Hi Fibertech....yes I forgot about the construction....I haven't tried the Home Depot here, they may have what I need....I'm also thinking of just a clear finish to keep this project's wood showing. It's not spectacular wood but it does have a certain appeal to it.


----------



## karateed (Feb 7, 2006)

*2nd part of Card Holder*

Well folks, this is part 2 of the ongoing saga of the Card Holder.

Basically, what I show in the pics are my setup (if you wish to critique and let me know of a better way to do things please do, I want to learn more).

Following that are pics showing the first and second set of routing. I had to use a chisel to chip out to the line and the corner pieces on the lid and base.

The rest of the pictures show the way the lid and base look attached to the body of the holder. I also show topdown views of the holder so you're looking inside down to the base.

The lid and base still need to be curved via routing.

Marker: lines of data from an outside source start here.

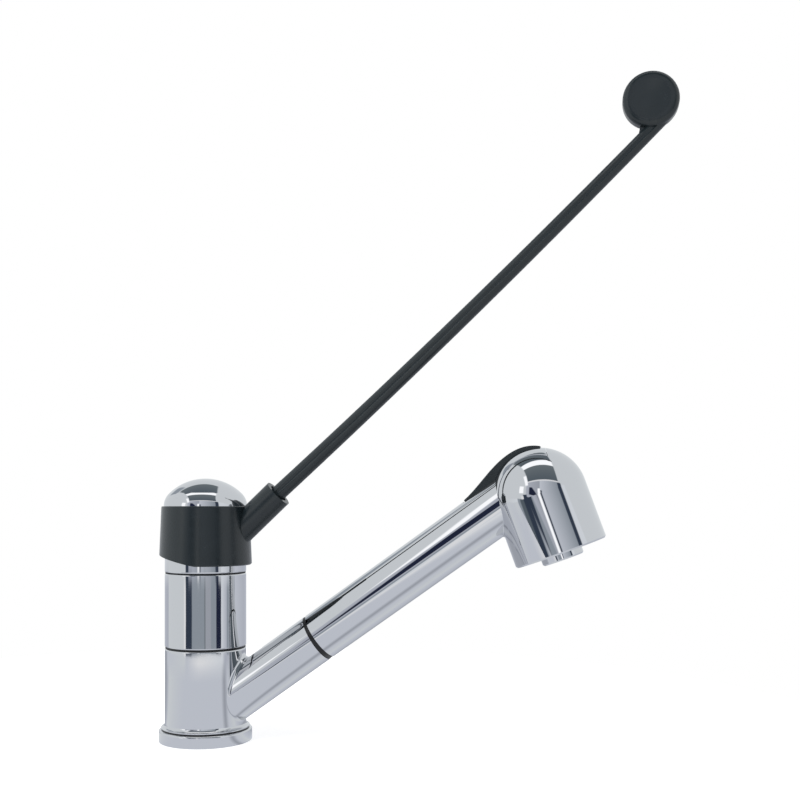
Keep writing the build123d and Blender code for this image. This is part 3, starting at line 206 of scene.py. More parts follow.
# The real grain is 0.05 mm, drawn coarser so that it shows.
polymer_grain = 0.0004
polymer_depth = 0.00001
white_polymer, tree, place = start_material("moulded_white_polymer")
cloud = add_node(tree, "ShaderNodeTexNoise", {"Vector": place, "Scale": 1 / flow_cloud,
                                              "Detail": 3.0, "Distortion": 0.6})
tone = add_node(tree, "ShaderNodeMix", {0: cloud.outputs["Fac"], 6: linear(polymer_colour),
                                        7: linear(polymer_flow_colour)}, data_type="RGBA")
grain = add_node(tree, "ShaderNodeTexNoise", {"Vector": place, "Scale": 1 / polymer_grain})
satin = add_node(tree, "ShaderNodeBump", {"Height": grain.outputs["Fac"], "Strength": 0.5,
                                          "Distance": polymer_depth})
shader = add_node(tree, "ShaderNodeBsdfPrincipled", {
    "Base Color": tone.outputs[2], "Roughness": 0.38, "Normal": satin.outputs["Normal"]})
add_node(tree, "ShaderNodeOutputMaterial", {"Surface": shader.outputs["BSDF"]})
dress(white_polymer, "cartridge_base", "cartridge_housing", "turret", "disc_carrier")

# Ceramic discs: sintered alumina, lapped flat until the two faces seal. It is a
# cold white with tiny grey specks, nearly as smooth as glass.
alumina_colour = "EDEBE4"
speck_colour = "B9B7B0"
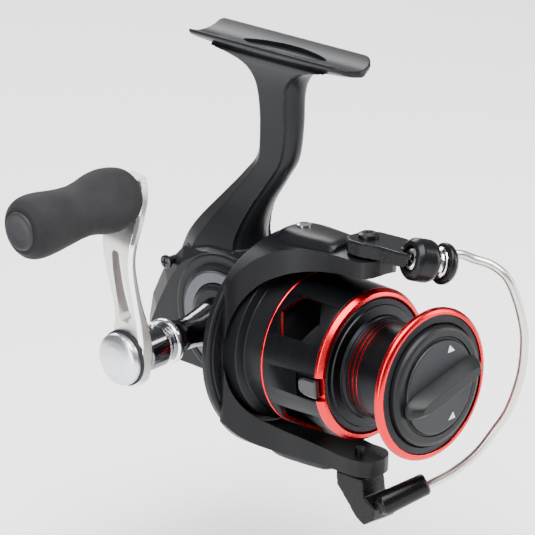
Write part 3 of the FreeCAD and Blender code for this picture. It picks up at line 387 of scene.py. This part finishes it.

Haven't decided yet what look I want to give it.

Thanks for looking,

KarateEd......


----------



## Hamlin (Dec 25, 2005)

Looking good Ed.


----------



## Joe Lyddon (Sep 11, 2004)

Karateed,

It looks like a nice project... but...
I'm still trying to figure where the Cards will go!  

Are we talking about business cards... greeting cards... or what?

edit:
At one time, I thought you were going to cut it in half... a little off-center so it the cards would be cradled... Now, I'm not too sure... 
I guess you could still do it...
/edit:


----------



## bobj3 (Jan 17, 2006)

Hi karateed

I must be a bit slow 

I like it BUT I don't get it, was is it for ?
Do you write a prayer or on a virtue card and then drop it in the box... ?

Just a side note,,, the lid you did on the router table I also did them the same way but Tom and Harry did show me a new and a safe way to do that job with the frame holding box and the skis,,,it took me a long time to come around to the way they did it but once a give it a try I was amazed how well it worked for just what you did on the lid of your box..I found out you don't need a template the skis will do all the work .. something like the snapshot below........


===========









karateed said:


> Well folks, this is part 2 of the ongoing saga of the Card Holder.
> 
> Basically, what I show in the pics are my setup (if you wish to critique and let me know of a better way to do things please do, I want to learn more).
> 
> ...


----------



## karateed (Feb 7, 2006)

Hi BJ,

Ah, yes....the sled. Funny you should mention it, I had forgotten about it. That could be very useful in getting lids and bases done quickly and accurately, both of which I had some issue with. I think you had a somewhat more in depth set of instructions of how this worked somewhere on the site didn't you BJ? Thanks for reminding me of this, I'll try to get it built soon.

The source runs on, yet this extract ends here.